What’s the biggest bang-for-your-buck GHG reduction in games – and how do we find out?
One of the perennial challenges for those of us working on decarbonisation in the games industry has been getting a clear and complete big-picture view of the impacts games have on the planet. Without that, we have had to rely on guesswork and the experience of other industries, which can be a good guide but is still no substitute for actually knowing. So for the past few years, I’ve been trying to flesh out the picture of the footprints associated with different parts of the games industry – and have only been partially successful.
There are lots of reasons for that, but one of them has simply been the complexity and opacity of the industry itself. How is it structured as a production process? Is it the same in each country, for each gaming platform or for each type of genre? What business relationships are mobilised to facilitate games in 2025? What essential dependencies are there for certain types of infrastructure?
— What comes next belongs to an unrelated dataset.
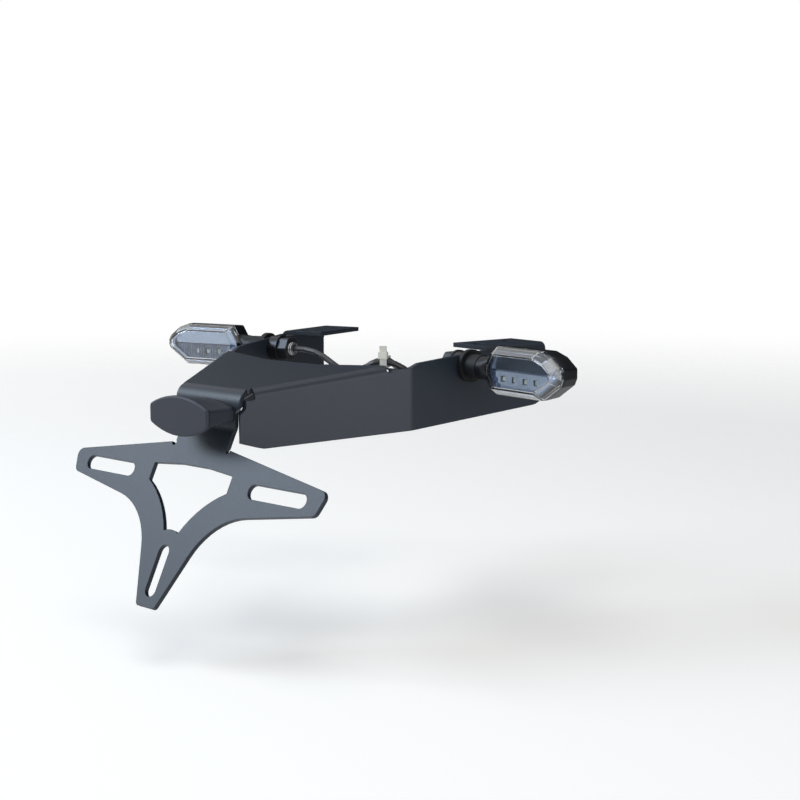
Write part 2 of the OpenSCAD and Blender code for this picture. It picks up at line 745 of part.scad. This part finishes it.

What logistics chains are enrolled in the process, and in which parts of the world? There have been attempts made before to study the production process of individual companies, even from inside those companies, as well as to account for the practices of noncommercial game production as well. We have also seen publications from sustainability researchers inside the games industry that have helped to shed light on bits of the picture, but things change over time, and quickly in the games industry.
A lot of these questions and studies are, in one way or another, about the nature of the video game industry’s value chain – the network of work teams, relationships, products, tools, markets and communications channels necessary for shipping a game in 2025 and getting it played by customers.
As part of its vision for a sustainable Europe, the EU has embedded within the CSRD/ESRS disclosure process the requirement to analyse or map a disclosing company's value chain. This will, in the long run, greatly aid our understanding of where to target sustainability interventions by increasing transparency and visibility, and by helping us answer these types of questions above. To help get game companies started on that mapping process, I’ve tried to draft as “generic” a game industry value chain as possible and wrote a little explanation for the mapping process for the SGA ESRS Roadmap.
To do that, I returned to the game production process diagram that informed the research for my book. There, I drew on a foundational article by Jennifer Johns (2006) with the catchy title “Video games production networks: value capture, power relations and embeddedness”. Here’s the model Johns proposed almost twenty years ago (!!) – the result of more than a dozen interviews across seven countries.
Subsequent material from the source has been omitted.